Scientific credibility depends on transparency. It's not enough to produce a result; you have to show your work. Other researchers need to trace your steps, probe your assumptions, and reproduce your findings. This is what separates science from alchemy.
Even in early runs, the AI Physicist's internal process became difficult to follow. Dozens of questions branch into sub-questions. Evaluation scores shift. Tools get called, and results get folded back in. Without a record, the reasoning becomes a black box.
Every scientist who's ever lost a crucial insight knows the sinking feeling. Was it in a notebook somewhere or in a file that didn't get saved? The notebook, whether physical or digital, is how thinking becomes auditable.
So we gave the AI Physicist the tool that every scientist carries: a notebook of its own.

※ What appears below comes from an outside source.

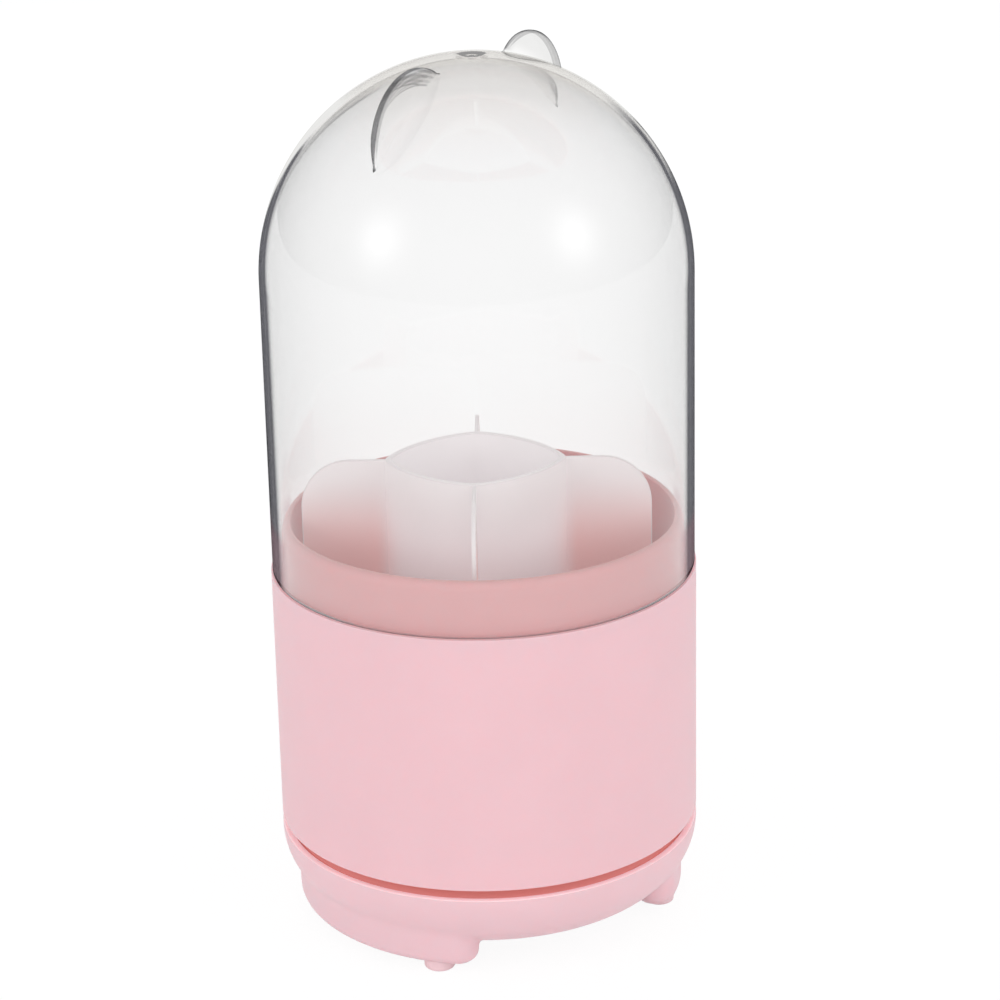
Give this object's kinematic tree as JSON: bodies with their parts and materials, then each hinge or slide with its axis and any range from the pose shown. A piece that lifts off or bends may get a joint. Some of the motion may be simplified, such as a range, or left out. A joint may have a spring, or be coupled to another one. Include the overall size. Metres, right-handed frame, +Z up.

The Notebook serves as a curated stream of system logs that captures questions considered, paths taken, tools used, decisions made, and conclusions reached. This way, the AI Physicist’s process is transformed from an opaque internal process into a human-readable record of the ‘thinking’ behind the outputs.

The AI Physicist: Looking forward
If this month’s progress has a takeaway, it's that building the AI Physicist is inherently meta. We are using the scientific process to build a system that uses the scientific process.
The entire experience forces a deeper appreciation for both the structure and curiosity that science demands. The work keeps returning us to the fundamentals of transparency, healthy skepticism, and the simple act of writing things down. These are the same habits scientists have relied on for centuries.
As the AI Physicist grows more capable, those fundamentals will remain the anchor for us, and for the AI Physicist that we’re teaching to reason. It may just turn out that the best way to teach a system to reason like a scientist, is to remember what it means to be one.